On Complex Thought and Grokking

Stranger in a Strange Land Grokking

There is a passage from Walt Whitman’s “Song of Myself” that struck me so much that I placed it in the “About” section of this blog when I began it:

The past and present wilt—I have fill’d them, emptied them.
And proceed to fill my next fold of the future.
Listener up there! what have you to confide to me?
Look in my face while I snuff the sidle of evening,
(Talk honestly, no one else hears you, and I stay only a minute longer.)
Do I contradict myself?
Very well then I contradict myself,
(I am large, I contain multitudes.)
I concentrate toward them that are nigh, I wait on the door-slab.
Who has done his day’s work? who will soonest be through with his supper?
Who wishes to walk with me?

Will you speak before I am gone? will you prove already too late?

I wish to meet a person who does not have contradictions in their life; someone who wakes up thinking only noble, pure, and unselfish thoughts. Please, let me meet them and I will find either the biggest liar or a person incapable of complex thought.

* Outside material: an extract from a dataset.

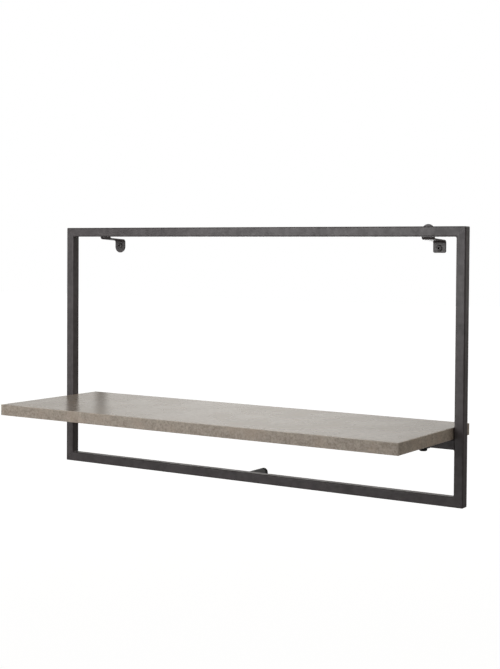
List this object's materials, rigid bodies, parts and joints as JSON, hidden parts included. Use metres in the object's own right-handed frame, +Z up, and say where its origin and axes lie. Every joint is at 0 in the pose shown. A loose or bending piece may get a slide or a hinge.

I used to thank God no one could read my mind. In 1984, George Orwell wrote about the “thought police”, who prosecuted anyone who had “unapproved” thoughts. This kept people in a constant state of fear that someone knew they were thinking about love, or lust, or a better government. And in a way, I see social media commentators as a form of “thought police” who come out with their pitchforks and caps locks to insult or demean something they are exposed to in a short 30 second video or a few blog posts. Any unconventional ideas are challenged and the mob ensues. Thought police do not like complex thought because someone who thinks is someone who can’t be controlled.

Circling back to Stranger in A Strange Land, the idea of grokking something is to understand it so fully that it becomes part of you. In order for you to hate something without ignorance, you have to fully understand it, fully empathize with it, so fully envelope yourself in it that any hate that you feel towards an action, or thought, or person is actually hating yourself as the hated item has become a part of you.

People who approach something or someone with hate, insults, and a lack of empathy are showing their ignorance, and are afraid of any complex thought synonymous with grokking something.

Grokking is actually very painful for someone unused to complex thought. It makes people uncomfortable to empathize with something they hate, to identify all emotions and ideas behind an action. For non-Martians, grokking something is an act that must be exercised daily and with every thought, be it a good, bad, strange, or evil thought. It does not come natural to us, and that is why humans are so comfortable with sitting behind our keyboards and judging what we do not understand; it is simply the easy way to live.

 


“Speak what you think now in hard words, and to-morrow speak what to-morrow thinks in hard words again, though it contradict every thing you said to-day. . . . To be great is to be misunderstood.” -Ralph Waldo Emerson

Complex thought is where emotional intelligence grows. I am capable of having “petty, childish, bitter” moments in the same instance that I am trying to grok someone’s shitty behavior towards me. That is the beauty of complex thought, and it is the foundation of why I forgive so easily. I understand that each moment is a fight for good intentions for most people. We must strive for the good and grok the bad.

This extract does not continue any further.